* [RECORDS SHOWN]:
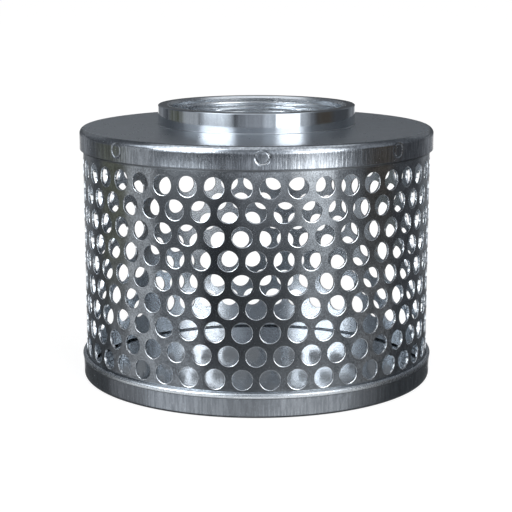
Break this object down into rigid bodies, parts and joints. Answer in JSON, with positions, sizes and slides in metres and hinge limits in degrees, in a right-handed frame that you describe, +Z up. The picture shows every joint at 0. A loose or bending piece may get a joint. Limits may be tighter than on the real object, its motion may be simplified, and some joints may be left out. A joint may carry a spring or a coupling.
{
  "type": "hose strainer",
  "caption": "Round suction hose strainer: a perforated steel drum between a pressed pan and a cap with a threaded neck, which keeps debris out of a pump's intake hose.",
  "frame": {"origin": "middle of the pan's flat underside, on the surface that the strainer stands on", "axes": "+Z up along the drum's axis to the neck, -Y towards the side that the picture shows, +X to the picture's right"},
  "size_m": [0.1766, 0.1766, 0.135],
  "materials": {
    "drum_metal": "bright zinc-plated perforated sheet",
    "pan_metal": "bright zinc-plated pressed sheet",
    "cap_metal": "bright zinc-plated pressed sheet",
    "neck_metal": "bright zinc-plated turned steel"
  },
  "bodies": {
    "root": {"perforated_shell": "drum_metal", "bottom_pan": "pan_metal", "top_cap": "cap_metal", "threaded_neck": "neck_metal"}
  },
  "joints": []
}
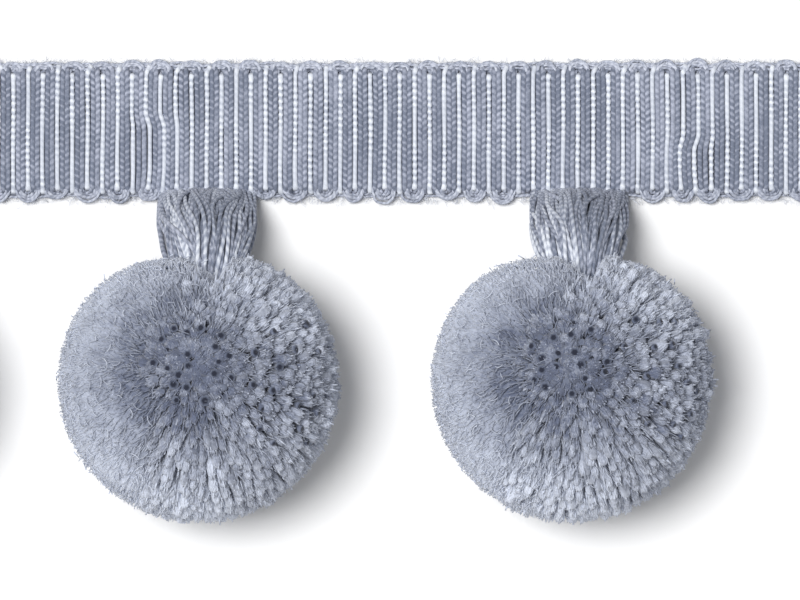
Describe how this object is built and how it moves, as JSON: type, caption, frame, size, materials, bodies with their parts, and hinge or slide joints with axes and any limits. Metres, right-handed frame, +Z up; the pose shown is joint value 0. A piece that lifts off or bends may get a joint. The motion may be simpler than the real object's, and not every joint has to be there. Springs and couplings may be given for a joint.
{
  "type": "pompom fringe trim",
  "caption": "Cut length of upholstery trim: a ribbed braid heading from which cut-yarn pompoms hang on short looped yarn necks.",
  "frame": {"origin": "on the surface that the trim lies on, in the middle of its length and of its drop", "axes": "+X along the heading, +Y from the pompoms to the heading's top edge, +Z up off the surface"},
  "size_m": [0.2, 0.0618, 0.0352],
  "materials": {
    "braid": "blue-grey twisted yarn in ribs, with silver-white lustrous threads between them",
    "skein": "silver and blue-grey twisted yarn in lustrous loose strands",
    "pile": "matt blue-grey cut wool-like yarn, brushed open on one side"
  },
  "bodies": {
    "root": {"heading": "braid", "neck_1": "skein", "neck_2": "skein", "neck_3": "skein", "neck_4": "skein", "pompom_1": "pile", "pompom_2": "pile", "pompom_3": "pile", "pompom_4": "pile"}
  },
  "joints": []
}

* [SHORT EXERCISE]: Could you reproduce every record above exactly as it appears?

* [EXPECTED OUTPUT]:
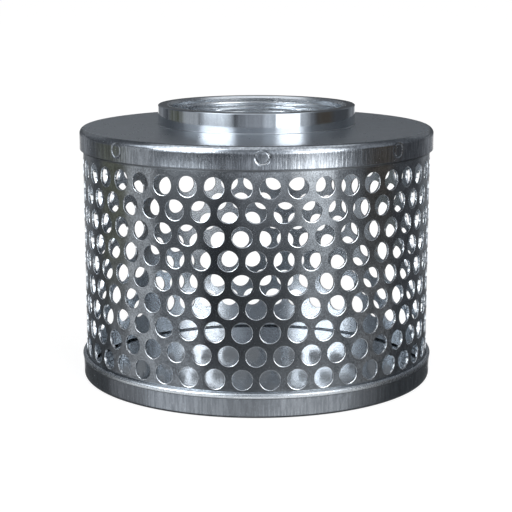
Break this object down into rigid bodies, parts and joints. Answer in JSON, with positions, sizes and slides in metres and hinge limits in degrees, in a right-handed frame that you describe, +Z up. The picture shows every joint at 0. A loose or bending piece may get a joint. Limits may be tighter than on the real object, its motion may be simplified, and some joints may be left out. A joint may carry a spring or a coupling.
{
  "type": "hose strainer",
  "caption": "Round suction hose strainer: a perforated steel drum between a pressed pan and a cap with a threaded neck, which keeps debris out of a pump's intake hose.",
  "frame": {"origin": "middle of the pan's flat underside, on the surface that the strainer stands on", "axes": "+Z up along the drum's axis to the neck, -Y towards the side that the picture shows, +X to the picture's right"},
  "size_m": [0.1766, 0.1766, 0.135],
  "materials": {
    "drum_metal": "bright zinc-plated perforated sheet",
    "pan_metal": "bright zinc-plated pressed sheet",
    "cap_metal": "bright zinc-plated pressed sheet",
    "neck_metal": "bright zinc-plated turned steel"
  },
  "bodies": {
    "root": {"perforated_shell": "drum_metal", "bottom_pan": "pan_metal", "top_cap": "cap_metal", "threaded_neck": "neck_metal"}
  },
  "joints": []
}
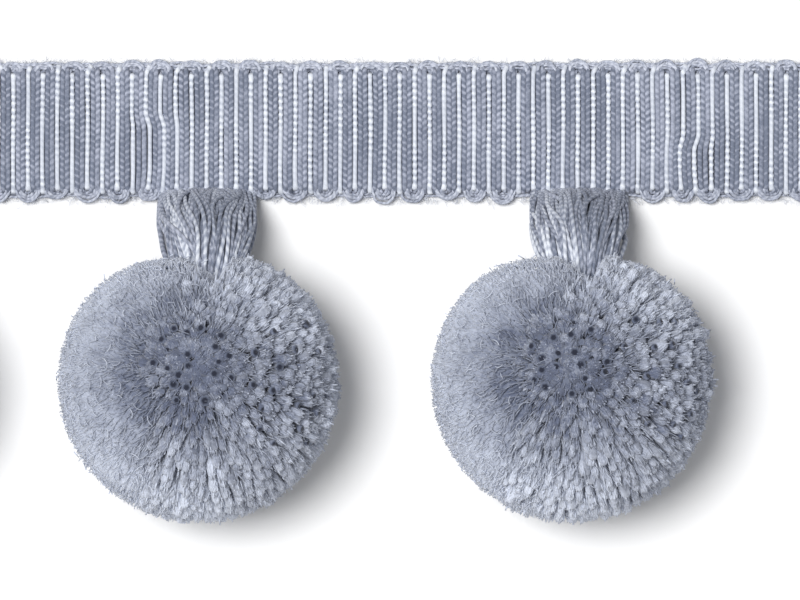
Describe how this object is built and how it moves, as JSON: type, caption, frame, size, materials, bodies with their parts, and hinge or slide joints with axes and any limits. Metres, right-handed frame, +Z up; the pose shown is joint value 0. A piece that lifts off or bends may get a joint. The motion may be simpler than the real object's, and not every joint has to be there. Springs and couplings may be given for a joint.
{
  "type": "pompom fringe trim",
  "caption": "Cut length of upholstery trim: a ribbed braid heading from which cut-yarn pompoms hang on short looped yarn necks.",
  "frame": {"origin": "on the surface that the trim lies on, in the middle of its length and of its drop", "axes": "+X along the heading, +Y from the pompoms to the heading's top edge, +Z up off the surface"},
  "size_m": [0.2, 0.0618, 0.0352],
  "materials": {
    "braid": "blue-grey twisted yarn in ribs, with silver-white lustrous threads between them",
    "skein": "silver and blue-grey twisted yarn in lustrous loose strands",
    "pile": "matt blue-grey cut wool-like yarn, brushed open on one side"
  },
  "bodies": {
    "root": {"heading": "braid", "neck_1": "skein", "neck_2": "skein", "neck_3": "skein", "neck_4": "skein", "pompom_1": "pile", "pompom_2": "pile", "pompom_3": "pile", "pompom_4": "pile"}
  },
  "joints": []
}